In one embodiment a filtering test consists of criteria for the colormap of an image. The colormap criteria determine if the image is likely to represent the content section from which it was extracted. Images can roughly be divided into two-tone or black and white, grayscale, and color images. Thus, an image will contain two or more colors. Some images will also include a clear or transparent color, which allows underlying images to be seen when the image is overlaid on top of other content. The number of colors and the distribution of colors is often indicative of a representative image. For example, a photograph has colors or shades of gray distributed throughout. In contrast, a graphic element often is single-colored or has only a few colors. A line drawing often has many distinct areas of light and dark pixels.
In one embodiment, the colormap itself is tested. Color images are often encoded such that the image data includes a list or map of all the colors used in the image itself. A representative color image will be tested against certain criteria for number of colors. A representative image is also distinct from the background on which it is displayed.
In one embodiment, the image colors are compared with the color of the background and the image is rejected if the image colors are not distinct from the background. Web pages often include hidden images, wherein these images are hidden by making them the same color as the background. Thus the images are rendered and displayed by a browser but are not visible to a user. This test rejects hidden or invisible images because they are not representative.
In one embodiment, the filtering of media objects includes reference to a list of known media objects that have previously been determined not to be representative. Such an exclusion list is also referred to as a “blacklist,” and inclusion of an object or an object location on the list is termed “blacklisting.” In one embodiment the exclusion list contains URLs pointing to excluded objects.

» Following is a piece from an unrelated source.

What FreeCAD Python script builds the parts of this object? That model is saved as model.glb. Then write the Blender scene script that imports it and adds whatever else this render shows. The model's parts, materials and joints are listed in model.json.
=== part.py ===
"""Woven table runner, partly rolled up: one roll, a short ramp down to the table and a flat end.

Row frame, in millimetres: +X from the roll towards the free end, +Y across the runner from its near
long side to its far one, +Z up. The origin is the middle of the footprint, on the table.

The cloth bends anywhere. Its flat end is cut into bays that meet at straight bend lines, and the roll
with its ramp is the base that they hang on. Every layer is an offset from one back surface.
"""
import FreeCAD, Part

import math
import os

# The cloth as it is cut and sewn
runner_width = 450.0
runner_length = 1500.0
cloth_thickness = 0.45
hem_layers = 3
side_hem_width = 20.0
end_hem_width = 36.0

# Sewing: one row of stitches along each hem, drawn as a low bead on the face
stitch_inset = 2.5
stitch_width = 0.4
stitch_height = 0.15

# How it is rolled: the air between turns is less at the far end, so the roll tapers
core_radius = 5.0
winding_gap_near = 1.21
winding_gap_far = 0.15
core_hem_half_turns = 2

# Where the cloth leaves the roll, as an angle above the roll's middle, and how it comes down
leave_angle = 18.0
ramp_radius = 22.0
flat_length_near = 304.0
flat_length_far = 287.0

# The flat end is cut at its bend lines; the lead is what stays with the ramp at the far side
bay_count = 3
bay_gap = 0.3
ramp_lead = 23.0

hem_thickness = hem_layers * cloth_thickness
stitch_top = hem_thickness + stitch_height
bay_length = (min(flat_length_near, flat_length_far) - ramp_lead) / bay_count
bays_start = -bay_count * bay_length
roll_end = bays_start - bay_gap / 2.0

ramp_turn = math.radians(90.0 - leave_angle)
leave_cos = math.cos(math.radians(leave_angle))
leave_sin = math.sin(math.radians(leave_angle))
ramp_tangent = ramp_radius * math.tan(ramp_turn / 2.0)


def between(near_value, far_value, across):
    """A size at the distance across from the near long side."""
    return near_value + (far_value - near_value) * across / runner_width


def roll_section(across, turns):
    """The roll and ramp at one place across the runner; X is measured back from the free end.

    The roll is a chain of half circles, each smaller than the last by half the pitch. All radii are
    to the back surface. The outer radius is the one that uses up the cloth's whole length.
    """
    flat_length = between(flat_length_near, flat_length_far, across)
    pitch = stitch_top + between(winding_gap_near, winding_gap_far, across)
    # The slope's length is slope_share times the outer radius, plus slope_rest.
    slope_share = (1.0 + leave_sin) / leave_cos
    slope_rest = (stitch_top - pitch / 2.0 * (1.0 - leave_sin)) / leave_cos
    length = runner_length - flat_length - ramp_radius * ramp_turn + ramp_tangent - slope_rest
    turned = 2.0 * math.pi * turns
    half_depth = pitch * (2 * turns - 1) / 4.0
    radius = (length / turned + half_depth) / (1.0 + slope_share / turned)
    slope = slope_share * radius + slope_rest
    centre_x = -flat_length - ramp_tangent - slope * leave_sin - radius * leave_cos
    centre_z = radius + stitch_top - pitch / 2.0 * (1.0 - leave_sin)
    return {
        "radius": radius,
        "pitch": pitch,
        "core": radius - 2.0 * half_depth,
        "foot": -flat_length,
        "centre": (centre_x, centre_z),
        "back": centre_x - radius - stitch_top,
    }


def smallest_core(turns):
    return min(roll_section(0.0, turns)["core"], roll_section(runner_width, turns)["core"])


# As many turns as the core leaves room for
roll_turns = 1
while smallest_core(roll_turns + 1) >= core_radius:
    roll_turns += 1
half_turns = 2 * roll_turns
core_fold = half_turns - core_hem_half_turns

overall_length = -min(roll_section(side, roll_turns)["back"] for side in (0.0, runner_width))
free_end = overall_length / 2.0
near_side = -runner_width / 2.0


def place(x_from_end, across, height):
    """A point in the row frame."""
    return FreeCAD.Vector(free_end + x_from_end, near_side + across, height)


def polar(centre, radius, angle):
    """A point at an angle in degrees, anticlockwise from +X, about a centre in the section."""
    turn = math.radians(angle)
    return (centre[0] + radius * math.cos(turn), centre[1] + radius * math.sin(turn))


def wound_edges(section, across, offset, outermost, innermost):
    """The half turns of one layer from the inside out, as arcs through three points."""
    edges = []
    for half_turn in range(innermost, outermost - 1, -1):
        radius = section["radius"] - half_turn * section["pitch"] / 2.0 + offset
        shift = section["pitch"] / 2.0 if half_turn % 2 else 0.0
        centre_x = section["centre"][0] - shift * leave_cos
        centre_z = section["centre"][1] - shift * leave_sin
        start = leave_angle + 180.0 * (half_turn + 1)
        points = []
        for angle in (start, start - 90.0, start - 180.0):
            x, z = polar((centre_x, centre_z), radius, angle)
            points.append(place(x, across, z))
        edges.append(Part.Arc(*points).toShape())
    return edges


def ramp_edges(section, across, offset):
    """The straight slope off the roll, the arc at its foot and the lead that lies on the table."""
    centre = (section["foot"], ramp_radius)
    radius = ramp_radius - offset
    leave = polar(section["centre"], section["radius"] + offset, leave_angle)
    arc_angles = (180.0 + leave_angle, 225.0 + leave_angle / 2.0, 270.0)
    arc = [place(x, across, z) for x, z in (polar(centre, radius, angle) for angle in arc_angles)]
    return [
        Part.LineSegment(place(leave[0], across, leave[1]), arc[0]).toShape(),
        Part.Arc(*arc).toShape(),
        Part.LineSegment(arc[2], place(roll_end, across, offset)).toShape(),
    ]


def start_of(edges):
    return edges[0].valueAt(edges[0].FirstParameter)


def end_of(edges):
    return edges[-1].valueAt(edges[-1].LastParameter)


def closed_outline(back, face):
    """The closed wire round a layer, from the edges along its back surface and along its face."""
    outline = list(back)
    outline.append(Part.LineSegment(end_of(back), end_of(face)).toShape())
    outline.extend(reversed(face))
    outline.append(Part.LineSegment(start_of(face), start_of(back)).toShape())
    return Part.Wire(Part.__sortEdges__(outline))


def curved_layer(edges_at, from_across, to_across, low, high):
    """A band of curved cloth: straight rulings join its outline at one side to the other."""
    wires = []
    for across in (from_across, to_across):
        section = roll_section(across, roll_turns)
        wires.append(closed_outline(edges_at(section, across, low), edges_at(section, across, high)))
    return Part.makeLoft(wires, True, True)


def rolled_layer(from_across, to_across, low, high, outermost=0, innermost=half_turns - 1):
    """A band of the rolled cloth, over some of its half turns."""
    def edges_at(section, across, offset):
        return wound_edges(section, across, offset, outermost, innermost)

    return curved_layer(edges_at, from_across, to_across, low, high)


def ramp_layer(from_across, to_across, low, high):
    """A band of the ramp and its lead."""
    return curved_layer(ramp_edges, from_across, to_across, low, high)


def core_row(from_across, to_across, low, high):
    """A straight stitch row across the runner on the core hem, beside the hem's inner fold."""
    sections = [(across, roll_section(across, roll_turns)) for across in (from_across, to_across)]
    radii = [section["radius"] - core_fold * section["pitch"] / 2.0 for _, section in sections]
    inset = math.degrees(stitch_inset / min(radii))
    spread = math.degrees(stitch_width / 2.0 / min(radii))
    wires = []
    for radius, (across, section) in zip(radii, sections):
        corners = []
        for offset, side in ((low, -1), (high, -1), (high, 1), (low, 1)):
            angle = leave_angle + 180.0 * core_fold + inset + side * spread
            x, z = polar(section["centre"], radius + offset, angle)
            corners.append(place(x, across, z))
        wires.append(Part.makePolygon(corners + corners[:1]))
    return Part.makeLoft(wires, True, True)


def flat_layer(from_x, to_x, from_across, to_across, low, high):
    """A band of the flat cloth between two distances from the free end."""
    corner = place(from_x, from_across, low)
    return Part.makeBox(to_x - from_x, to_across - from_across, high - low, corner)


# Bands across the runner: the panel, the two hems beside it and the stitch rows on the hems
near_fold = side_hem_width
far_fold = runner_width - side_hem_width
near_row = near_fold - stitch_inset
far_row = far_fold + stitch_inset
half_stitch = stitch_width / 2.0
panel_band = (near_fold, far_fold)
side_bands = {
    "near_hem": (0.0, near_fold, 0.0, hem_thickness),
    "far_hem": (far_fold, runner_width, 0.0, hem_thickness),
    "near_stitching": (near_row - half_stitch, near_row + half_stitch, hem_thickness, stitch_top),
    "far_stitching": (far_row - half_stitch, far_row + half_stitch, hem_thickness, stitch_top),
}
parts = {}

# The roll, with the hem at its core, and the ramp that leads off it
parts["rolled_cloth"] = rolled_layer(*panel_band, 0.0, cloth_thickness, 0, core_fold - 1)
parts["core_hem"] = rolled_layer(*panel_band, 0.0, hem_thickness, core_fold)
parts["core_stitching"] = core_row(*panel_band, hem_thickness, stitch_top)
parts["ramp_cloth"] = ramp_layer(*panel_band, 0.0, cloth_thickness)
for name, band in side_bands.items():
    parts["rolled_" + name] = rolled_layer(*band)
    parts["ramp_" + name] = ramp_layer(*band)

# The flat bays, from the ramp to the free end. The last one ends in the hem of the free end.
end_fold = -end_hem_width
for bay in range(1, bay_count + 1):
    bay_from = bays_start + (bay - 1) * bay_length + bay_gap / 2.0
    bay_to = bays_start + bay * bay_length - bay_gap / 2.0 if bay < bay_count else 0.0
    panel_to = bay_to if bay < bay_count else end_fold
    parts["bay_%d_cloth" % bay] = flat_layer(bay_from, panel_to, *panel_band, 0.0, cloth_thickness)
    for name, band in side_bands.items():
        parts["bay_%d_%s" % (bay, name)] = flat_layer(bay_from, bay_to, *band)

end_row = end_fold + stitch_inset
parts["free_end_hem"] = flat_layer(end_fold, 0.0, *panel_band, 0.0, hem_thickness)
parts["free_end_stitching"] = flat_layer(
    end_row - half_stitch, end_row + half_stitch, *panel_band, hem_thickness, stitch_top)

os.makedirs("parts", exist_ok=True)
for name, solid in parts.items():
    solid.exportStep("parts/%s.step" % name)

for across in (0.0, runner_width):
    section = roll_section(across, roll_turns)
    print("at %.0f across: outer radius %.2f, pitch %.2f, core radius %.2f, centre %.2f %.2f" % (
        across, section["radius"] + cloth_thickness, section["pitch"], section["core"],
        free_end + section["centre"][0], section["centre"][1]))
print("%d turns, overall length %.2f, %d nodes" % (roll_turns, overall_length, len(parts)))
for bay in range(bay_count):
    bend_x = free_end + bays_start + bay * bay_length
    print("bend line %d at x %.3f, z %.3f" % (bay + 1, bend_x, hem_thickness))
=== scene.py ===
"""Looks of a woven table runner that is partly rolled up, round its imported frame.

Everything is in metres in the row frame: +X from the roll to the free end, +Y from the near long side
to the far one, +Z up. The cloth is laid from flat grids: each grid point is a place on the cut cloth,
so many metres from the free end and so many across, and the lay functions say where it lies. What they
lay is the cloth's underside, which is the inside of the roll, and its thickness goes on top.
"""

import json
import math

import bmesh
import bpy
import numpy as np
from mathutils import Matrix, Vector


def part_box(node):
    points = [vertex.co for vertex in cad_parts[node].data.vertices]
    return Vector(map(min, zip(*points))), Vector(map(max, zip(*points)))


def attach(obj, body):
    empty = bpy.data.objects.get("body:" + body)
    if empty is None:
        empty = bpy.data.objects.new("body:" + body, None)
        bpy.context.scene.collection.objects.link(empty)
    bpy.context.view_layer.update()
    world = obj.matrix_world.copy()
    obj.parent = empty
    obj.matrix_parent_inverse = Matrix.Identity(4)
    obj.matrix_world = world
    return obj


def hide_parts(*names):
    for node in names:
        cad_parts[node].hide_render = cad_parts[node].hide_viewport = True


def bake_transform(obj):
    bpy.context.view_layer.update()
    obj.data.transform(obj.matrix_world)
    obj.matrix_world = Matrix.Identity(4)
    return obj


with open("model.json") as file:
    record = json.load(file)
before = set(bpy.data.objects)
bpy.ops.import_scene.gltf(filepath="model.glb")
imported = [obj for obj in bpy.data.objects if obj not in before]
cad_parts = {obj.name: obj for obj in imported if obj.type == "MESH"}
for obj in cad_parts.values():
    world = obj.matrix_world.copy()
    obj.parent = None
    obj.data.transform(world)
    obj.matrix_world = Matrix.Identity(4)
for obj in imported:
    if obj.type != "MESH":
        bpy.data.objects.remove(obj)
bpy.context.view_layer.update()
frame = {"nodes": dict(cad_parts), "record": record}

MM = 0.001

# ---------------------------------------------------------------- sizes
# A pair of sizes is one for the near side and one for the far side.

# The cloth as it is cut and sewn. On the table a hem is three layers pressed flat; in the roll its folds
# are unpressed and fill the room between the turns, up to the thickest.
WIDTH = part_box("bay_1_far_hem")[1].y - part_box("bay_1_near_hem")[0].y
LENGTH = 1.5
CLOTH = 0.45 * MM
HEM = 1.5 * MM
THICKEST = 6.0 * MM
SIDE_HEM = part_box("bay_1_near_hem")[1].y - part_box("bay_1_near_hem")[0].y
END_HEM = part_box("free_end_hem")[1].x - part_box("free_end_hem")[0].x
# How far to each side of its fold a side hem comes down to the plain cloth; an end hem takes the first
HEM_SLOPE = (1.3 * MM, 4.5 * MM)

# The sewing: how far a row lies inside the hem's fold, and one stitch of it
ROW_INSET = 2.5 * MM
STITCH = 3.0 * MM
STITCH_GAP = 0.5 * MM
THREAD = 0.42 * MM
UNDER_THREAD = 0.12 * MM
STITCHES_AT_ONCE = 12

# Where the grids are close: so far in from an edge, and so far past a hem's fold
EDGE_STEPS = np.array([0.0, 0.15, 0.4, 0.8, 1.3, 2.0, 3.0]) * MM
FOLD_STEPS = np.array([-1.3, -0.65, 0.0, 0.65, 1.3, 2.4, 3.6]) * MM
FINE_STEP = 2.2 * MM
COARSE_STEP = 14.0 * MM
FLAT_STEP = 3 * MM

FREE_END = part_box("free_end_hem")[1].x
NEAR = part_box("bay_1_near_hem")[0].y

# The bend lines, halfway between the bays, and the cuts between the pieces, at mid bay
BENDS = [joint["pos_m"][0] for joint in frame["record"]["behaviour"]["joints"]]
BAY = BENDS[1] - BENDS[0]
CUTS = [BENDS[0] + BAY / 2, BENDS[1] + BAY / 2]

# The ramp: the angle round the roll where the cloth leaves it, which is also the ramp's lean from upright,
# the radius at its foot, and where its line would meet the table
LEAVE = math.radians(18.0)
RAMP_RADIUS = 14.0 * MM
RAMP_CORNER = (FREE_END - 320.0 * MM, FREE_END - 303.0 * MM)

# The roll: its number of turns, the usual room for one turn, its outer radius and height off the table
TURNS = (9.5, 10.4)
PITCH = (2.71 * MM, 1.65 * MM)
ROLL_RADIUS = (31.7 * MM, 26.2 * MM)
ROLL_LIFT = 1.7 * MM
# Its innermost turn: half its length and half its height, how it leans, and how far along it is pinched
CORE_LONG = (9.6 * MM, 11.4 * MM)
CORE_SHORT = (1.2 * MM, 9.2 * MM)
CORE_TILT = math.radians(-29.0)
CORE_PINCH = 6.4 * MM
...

In another embodiment, the exclusion list contains partial location data and expressions that will match multiple objects, sometimes called wildcards. One representation of a partial location is known as a regular expression. For example, all of the objects on a given server or site can be blacklisted. In one embodiment the blacklist comprises sub-lists corresponding to different entities. For example, in various embodiments, a unique blacklist is maintained for each specific weblog author, for each blog website, or for each provider.
In another embodiment, the blacklist entry for an item is derived from processing the media object itself. For example, a media object can be characterized by a process that yields a unique or nearly unique value suitable for easy storage and retrieval. For example, the unique value can be a title, a computed signature, a hash value, or other characteristic that reliably identifies an object.
The outcome of the processing described in this embodiment is a list containing all media objects in the content section that passed all tests applied. When all media objects have been added to the list, processing continues with decision 424. Since it is possible that a content section has no media objects that meet the test criteria, test 424 determines if the list is empty. If test 424 is affirmative, no further processing can be performed, and the process terminates at 427.
If decision 424 is negative, the media object list is not empty, and processing continues to 425. At 425, one object is selected from the objects in the list to represent the content section. There are multiple ways the selection 425 can be performed, depending on the particular embodiment. In one embodiment, the first item in the list is selected.
In one embodiment of the selection at 425, one of the items in the list is selected arbitrarily or using a random or pseudo-random number generator. In another embodiment, each item in the list has an associated quality score, where the quality score is a quantitative result of operations performed in the testing or filtering of the item at 431. The item with the highest quality score is then selected as representative at 425.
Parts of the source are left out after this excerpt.